Stephen Briggs and others on erratics and prehistoric tool making



Cumbrian erratic dispersal (Stephen Briggs)

I should have thought it was a no-brainer that erratics would have been used as raw materials for tool making back in the Neolithic -- but apparently there has been quite a lot of fuss about this in "lithic" circles.  This paper by Stephen Briggs lays out some of the arguments from both sides, and highlights some of the rather nasty animosities too:  

 https://www.researchgate.net/publication/273564142_Erratics_and_Re-cycled_Stone_scholarly_irrelevancies_or_fundamental_utilities_to_lithic_studies_in_prehistoric_Britain_and_beyond


Abstract

There are many theories explaining later prehistoric 'trade' and 'exchange systems' in stone artefacts. Evidence matching the petrographic information of transported implements with the country rock (local bedrock) where 'factories' produced flaked stone axes is felt to be compelling. Consequently, across Europe it is widely believed that the only way 'factory' rock could have reached the places where artefacts have been found was by human carriage. The discovery of implement working floors, or 'factories' in montane areas (c. 1900-1970) on primary exposures of stone, lithologically almost identical to polished axes found considerable distances from them, has led to a belief in the industrial, economic or social processing and carriage of finished products. There are caveats to this proof of evidence, however. Natural processes constantly redistribute incalculable numbers of durable erratic pebble- to boulder-sized clasts, so why could these not have been used for making prehistoric artefacts? There is abundant evidence in the archaeological record that artefacts were crafted from such material. And although there is now an archive of petrographic thin-sections available to help to identify the origins of the artefacts, no comparable data are available on re-cycled stone. Implement provenancing is therefore unlikely to be of lasting scientific value until investigative programmes have accumulated far more accurate petrographic data on pebbles and erratics from superficial deposits. Comparisons between some British-Irish implement distribution patterns with those of glacial erratics suggests the available evidence already better fits an interpretation of deterministic and opportunistic stone procurement rather than one involving long-distance travel by prehistoric peoples. Extensive, long-term sampling and provenancing programmes are now needed to address this requirement.

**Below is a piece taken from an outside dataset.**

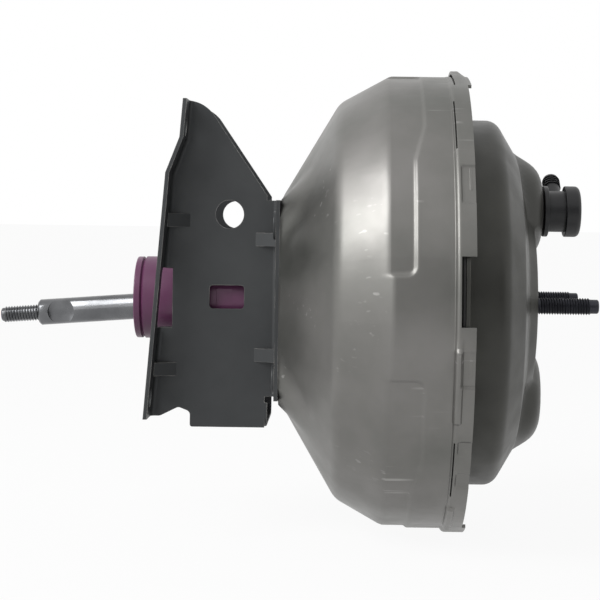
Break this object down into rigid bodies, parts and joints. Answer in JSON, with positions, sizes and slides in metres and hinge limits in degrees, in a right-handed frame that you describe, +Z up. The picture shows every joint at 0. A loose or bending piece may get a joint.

It's interesting that in some quarters it has been deemed perfectly OK to say that tools were made from "destroyed Stonehenge orthostats" but that tools would not have been made from erratics of suitable rock found lying about in the countryside.  In other words, Stonehenge orthostats would have had high value, and scattered erratics would not.  At the heart of the debate is Stephen's contention that Neolithic toolmakers were involved in the "opportunistic" rather than the "deterministic" use of stone. In the latter scenario tool-makers would have targetted certain rock-types and maybe used quarries to find the perfect stones that they needed. (That belief of course lies at the heart of the bluestone debate.) Clearly there is a huge difference (in the minds of archaeologists) between a society of utilitarian or opportunistic tool-makers and one in which certain stone types were targetted because they were deemed special -- or even sacred! A relatively primitive and adaptable society on the one hand, and on the other a society in which there were high and low value items, sacred places and a degree of societal stratification. The stone age artisan versus the sophisticated tribal specialist who had a status attached to his skill level in the working of stone.

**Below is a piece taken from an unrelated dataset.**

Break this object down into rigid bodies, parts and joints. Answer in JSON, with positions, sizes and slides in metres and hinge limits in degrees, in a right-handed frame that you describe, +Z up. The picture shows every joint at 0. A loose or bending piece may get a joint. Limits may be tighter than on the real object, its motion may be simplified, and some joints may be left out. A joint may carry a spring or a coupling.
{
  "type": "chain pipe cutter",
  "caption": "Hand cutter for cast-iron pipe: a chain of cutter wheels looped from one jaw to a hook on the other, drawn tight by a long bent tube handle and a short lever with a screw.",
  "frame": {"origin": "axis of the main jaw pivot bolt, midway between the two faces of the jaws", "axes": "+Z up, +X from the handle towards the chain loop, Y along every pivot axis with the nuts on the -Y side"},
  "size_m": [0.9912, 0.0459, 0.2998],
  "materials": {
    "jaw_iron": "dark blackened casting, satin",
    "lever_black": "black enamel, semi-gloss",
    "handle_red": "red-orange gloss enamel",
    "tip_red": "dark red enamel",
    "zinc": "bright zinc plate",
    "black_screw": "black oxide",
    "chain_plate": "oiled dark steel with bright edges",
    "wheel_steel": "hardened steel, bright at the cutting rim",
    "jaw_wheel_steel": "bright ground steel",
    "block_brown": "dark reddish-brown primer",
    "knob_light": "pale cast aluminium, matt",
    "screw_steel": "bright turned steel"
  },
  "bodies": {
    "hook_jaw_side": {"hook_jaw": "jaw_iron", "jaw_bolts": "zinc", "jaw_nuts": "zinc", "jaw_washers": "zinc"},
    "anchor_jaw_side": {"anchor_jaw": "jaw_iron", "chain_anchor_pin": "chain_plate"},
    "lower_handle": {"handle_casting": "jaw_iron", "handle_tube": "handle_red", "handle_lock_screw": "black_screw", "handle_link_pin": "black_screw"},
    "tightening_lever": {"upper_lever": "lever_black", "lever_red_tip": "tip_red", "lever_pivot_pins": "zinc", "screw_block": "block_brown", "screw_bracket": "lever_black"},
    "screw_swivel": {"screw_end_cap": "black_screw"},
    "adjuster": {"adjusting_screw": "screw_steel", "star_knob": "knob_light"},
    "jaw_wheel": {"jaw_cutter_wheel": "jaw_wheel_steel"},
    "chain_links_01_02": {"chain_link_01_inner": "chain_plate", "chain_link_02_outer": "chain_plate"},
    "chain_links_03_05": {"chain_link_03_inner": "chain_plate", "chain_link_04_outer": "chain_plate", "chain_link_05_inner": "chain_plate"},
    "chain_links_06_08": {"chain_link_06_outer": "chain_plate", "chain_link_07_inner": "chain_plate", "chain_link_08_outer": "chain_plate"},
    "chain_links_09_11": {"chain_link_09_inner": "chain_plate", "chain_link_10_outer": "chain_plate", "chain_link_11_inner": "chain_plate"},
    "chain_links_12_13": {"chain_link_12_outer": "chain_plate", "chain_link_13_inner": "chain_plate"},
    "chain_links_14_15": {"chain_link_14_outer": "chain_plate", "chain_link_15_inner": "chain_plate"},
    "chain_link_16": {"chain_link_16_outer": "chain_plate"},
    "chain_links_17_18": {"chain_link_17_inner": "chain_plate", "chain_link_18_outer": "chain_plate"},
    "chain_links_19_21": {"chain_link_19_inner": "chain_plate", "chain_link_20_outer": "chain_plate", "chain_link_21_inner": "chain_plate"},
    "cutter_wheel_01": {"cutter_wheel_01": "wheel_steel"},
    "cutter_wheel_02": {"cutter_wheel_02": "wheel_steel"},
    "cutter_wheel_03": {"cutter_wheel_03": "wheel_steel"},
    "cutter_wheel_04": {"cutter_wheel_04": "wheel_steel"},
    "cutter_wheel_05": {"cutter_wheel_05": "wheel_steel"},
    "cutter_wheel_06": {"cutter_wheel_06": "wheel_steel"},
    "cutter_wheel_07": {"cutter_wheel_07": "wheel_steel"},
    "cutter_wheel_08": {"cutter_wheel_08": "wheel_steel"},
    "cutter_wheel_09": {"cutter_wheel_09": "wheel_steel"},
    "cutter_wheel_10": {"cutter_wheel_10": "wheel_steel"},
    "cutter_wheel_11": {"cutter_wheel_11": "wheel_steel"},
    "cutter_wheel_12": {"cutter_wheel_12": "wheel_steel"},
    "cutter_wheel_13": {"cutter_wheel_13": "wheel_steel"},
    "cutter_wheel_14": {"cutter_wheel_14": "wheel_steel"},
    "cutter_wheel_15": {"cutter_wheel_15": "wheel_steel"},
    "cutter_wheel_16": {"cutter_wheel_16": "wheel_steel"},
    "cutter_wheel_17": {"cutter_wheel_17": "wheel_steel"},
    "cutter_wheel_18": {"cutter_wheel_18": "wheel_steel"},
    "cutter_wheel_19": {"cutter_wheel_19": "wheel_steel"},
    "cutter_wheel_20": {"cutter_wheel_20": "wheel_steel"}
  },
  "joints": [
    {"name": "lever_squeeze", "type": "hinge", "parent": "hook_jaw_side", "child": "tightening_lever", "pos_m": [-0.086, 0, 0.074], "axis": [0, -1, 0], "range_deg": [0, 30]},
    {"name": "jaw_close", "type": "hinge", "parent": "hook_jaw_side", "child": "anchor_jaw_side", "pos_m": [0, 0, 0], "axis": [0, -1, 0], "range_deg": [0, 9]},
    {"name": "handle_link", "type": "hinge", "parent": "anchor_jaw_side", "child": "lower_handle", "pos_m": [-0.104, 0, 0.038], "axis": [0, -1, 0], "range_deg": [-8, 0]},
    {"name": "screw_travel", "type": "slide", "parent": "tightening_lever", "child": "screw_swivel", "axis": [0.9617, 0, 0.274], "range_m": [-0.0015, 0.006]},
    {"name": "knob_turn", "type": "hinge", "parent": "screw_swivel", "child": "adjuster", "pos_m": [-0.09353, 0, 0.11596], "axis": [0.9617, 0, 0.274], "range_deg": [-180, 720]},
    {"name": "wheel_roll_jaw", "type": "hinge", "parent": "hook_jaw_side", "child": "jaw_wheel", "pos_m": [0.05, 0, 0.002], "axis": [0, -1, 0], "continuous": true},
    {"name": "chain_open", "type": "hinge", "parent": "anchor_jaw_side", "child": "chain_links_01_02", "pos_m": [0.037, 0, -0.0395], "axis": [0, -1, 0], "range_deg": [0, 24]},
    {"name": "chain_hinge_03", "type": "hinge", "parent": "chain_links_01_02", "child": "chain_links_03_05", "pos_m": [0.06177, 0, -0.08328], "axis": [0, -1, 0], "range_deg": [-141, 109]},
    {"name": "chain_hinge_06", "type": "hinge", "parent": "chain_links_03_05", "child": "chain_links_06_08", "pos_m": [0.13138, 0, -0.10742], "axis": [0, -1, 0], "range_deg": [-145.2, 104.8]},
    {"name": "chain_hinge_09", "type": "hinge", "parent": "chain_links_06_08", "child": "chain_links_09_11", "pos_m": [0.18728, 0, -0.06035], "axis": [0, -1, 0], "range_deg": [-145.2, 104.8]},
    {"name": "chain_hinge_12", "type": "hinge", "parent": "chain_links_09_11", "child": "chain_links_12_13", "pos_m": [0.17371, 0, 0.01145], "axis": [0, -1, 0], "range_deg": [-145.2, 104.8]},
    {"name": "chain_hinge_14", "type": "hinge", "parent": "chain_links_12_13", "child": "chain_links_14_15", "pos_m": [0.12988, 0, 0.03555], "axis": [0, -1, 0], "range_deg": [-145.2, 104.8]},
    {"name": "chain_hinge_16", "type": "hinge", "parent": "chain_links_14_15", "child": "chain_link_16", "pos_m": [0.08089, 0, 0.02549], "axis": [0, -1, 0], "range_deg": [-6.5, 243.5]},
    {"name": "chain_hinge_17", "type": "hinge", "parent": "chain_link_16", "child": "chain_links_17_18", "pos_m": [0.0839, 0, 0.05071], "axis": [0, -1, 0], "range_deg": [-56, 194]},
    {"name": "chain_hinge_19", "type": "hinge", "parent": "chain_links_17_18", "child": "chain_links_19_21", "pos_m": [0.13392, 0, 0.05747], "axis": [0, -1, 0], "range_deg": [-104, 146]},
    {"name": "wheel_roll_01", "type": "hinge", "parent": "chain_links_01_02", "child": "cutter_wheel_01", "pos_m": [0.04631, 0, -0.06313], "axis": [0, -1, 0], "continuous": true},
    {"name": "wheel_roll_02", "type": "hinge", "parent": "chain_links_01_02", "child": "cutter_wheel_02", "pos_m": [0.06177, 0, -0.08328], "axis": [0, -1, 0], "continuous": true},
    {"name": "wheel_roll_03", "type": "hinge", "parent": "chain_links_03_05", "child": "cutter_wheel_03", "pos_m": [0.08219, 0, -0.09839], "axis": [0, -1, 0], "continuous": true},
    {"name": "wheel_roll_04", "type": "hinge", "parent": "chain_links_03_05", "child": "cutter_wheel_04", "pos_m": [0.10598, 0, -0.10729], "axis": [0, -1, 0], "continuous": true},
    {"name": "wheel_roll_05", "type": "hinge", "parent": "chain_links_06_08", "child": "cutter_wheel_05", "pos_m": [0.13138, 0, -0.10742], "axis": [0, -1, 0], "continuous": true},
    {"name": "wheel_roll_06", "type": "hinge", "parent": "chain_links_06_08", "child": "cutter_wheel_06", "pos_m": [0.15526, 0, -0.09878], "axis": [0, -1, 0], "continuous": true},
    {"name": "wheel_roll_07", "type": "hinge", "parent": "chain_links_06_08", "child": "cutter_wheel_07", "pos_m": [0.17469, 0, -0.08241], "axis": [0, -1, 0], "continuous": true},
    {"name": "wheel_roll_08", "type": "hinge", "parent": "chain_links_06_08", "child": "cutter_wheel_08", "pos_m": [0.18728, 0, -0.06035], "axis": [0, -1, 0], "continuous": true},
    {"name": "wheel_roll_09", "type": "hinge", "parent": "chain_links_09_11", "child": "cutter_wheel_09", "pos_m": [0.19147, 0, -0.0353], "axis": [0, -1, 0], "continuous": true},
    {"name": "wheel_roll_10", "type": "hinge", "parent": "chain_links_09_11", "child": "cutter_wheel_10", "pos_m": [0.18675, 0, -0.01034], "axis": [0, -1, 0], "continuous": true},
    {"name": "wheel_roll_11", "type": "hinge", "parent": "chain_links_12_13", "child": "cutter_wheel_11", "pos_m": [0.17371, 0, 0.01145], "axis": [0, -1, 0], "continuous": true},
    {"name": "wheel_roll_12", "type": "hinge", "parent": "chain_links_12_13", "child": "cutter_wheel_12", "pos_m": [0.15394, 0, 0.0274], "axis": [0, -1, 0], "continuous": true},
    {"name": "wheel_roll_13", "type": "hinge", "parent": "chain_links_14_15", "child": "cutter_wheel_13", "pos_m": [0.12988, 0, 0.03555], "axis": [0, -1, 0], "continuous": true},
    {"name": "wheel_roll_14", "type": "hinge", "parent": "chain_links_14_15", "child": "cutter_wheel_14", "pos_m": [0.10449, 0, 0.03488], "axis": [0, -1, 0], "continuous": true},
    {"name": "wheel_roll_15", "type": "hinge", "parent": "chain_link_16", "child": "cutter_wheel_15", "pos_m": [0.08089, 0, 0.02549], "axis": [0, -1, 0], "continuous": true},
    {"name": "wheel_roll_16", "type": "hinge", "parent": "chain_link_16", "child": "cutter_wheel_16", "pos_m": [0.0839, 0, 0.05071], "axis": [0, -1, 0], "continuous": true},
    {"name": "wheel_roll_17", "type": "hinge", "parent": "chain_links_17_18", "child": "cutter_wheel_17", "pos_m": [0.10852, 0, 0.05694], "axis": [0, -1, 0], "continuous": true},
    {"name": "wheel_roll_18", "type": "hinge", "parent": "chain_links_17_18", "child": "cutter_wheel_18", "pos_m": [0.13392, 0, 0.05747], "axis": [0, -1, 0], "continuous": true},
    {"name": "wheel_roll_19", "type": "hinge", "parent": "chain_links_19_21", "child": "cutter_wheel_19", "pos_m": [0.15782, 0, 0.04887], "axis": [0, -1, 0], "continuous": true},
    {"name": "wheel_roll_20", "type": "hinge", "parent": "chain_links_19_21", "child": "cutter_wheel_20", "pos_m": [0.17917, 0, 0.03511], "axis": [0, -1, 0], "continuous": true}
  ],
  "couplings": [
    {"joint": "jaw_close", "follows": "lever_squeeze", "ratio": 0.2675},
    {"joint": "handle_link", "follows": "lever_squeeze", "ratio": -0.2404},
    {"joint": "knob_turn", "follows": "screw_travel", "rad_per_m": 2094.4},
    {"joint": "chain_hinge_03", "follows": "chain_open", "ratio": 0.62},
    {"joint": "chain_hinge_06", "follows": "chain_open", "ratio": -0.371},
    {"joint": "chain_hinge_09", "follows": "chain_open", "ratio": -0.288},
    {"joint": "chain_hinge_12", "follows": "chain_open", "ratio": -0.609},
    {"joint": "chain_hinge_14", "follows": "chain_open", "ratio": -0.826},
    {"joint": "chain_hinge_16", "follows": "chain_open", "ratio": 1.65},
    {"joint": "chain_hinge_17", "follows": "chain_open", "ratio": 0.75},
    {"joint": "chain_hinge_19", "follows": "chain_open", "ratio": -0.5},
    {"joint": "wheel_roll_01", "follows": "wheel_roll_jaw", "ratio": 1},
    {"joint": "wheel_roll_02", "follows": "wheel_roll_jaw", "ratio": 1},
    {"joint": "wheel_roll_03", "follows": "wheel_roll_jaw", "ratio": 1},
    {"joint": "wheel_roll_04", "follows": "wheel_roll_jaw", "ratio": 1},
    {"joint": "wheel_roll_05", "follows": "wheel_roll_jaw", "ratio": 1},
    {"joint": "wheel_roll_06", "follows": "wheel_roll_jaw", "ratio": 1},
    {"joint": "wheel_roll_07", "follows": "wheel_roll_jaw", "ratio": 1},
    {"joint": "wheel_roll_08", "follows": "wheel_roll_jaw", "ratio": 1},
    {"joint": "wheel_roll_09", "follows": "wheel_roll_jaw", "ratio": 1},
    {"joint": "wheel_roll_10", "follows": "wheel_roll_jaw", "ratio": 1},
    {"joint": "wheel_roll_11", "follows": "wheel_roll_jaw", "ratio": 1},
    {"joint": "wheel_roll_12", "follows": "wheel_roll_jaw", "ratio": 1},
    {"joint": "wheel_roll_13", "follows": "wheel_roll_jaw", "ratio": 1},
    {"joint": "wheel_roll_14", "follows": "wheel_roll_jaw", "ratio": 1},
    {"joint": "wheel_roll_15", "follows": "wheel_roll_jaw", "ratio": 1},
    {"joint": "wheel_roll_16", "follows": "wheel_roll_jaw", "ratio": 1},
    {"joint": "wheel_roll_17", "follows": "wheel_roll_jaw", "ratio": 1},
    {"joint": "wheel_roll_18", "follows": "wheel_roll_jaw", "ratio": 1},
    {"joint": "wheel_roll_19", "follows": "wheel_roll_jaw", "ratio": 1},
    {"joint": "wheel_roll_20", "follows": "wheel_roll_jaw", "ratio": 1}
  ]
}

As an extension of the idea that Neolithic tool makers had a "deterministic" strategy, it helps if you can demonstrate that their tribal society was capable of creating a landscape full of ritual features which marked it out as being more "advanced" or sophisticated than neighbouring landscapes. This is what lies behind MPP's insistence that the Mynydd Preseli area was one of the great cultural centres of western Britain.......... But it's a circular argument. Because there were quarries and lost circles and so forth, that shows the local tribal society was quite advanced compared with others. And because society was quite advanced, it should come as no surprise that there were sacred places, quarries and stone circles. In my view it's all nonsense. The density of ritual or sacred features in the landscape here is interesting, of course, but no greater than anywhere else in SW Wales, as pointed out by Figgis and many other archaeologists.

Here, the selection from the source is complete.